We anticipate that we will need to familiarise all our legal team, our 9 Rural Surveyors (who manage our let portfolio in Wales) and, to a basic level our 11 general managers in Wales.  We anticipate that this will take on average 3 days for each of our rural surveyors and lawyers to provide them with the level of knowledge they will require, (much less for our General Managers). We will need to set up some standard additional terms applicable across our particular portfolio (we anticipate 4 days of work) and we will also need to review our national policies and procedures to ensure that they are in line with the new arrangements (such as our tenancy deposit scheme, our tenants handbook etc). Across such a varied housing portfolio, we anticipate this could be a further 5 days of work.
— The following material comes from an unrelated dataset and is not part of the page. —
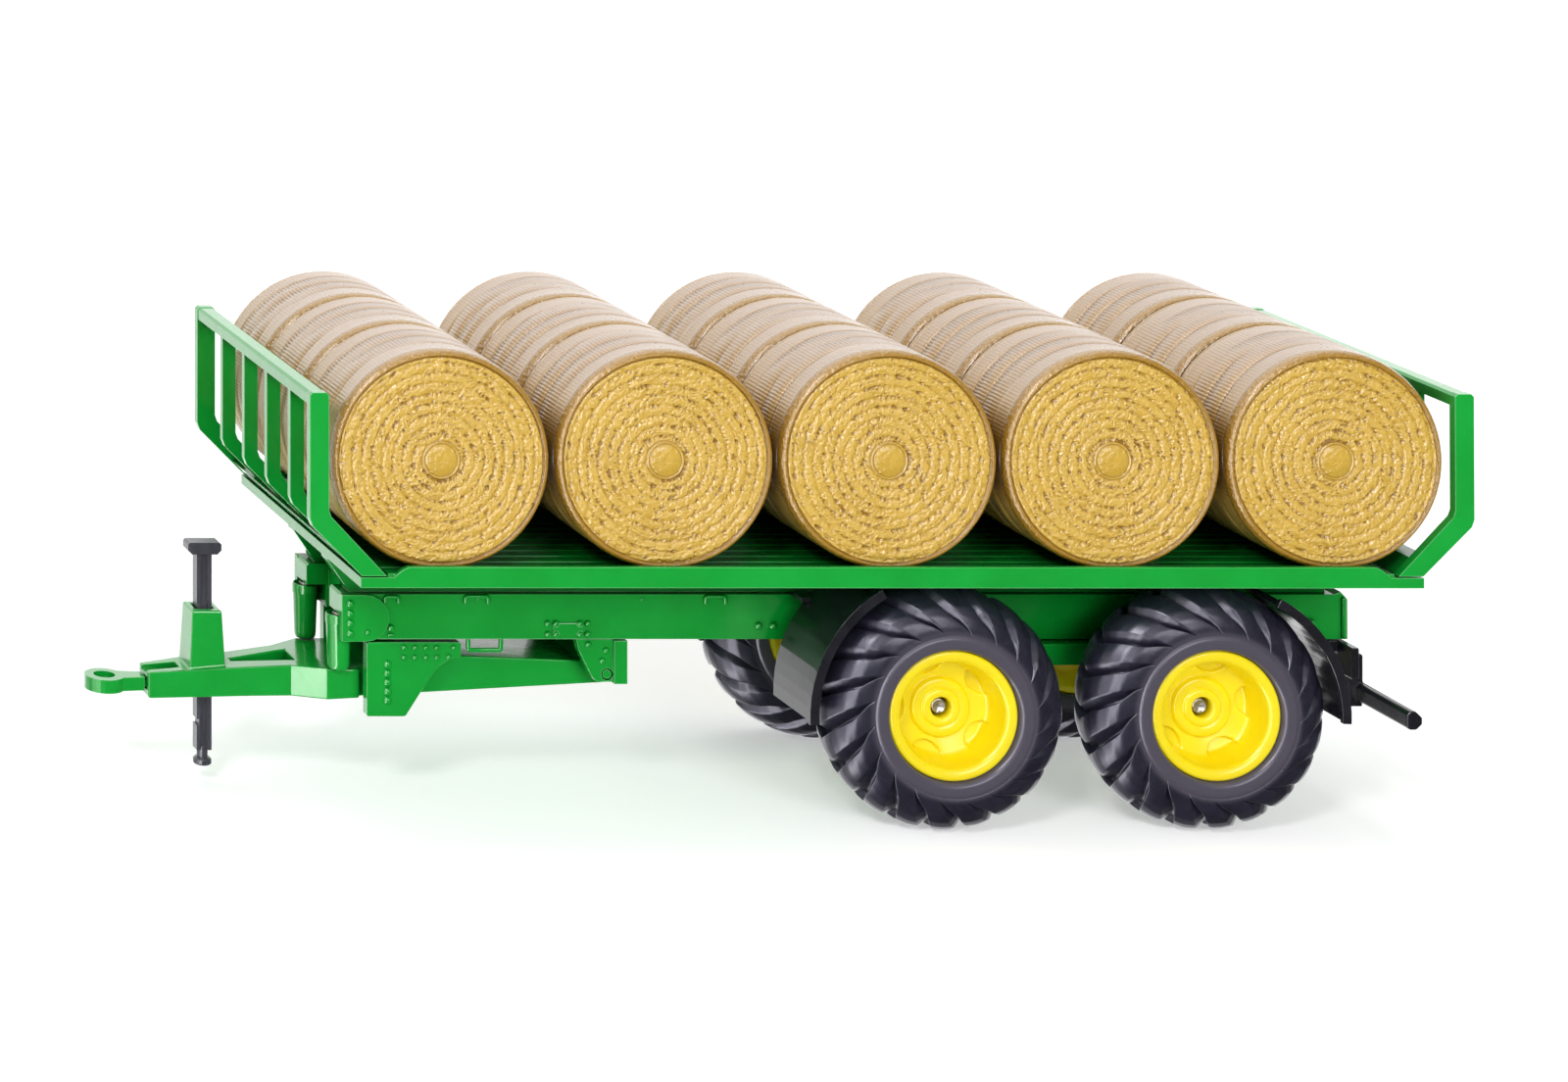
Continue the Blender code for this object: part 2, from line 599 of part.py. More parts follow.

We would anticipate that any large landlord (be it a community landlord/local authority or private landlord) would incur similar costs.

As mentioned above, we believe that if model contracts, and appropriately detailed guidance for their use, were published long in advance of the full introduction of the new regime, and legislation were passed which allowed the new regime to operate alongside the old regime for a while, these costs could be significantly reduced as landlords would be able to place new contract holders and renewing contract holders on the new Standard Contracts and Secure Contracts as and when new agreements were being entered into.





[1] The Explanatory Memorandum assumes that it will take one day for landlords to become familiar to the level required to comply with the new law, it assumes the time taken for landlords to administer, post and print a new contract will be 15 minutes per contract and that the introduction of model contracts will reduce the need for landlords to seek legal advice as it assumes they will be reassured in relying on a model agreement.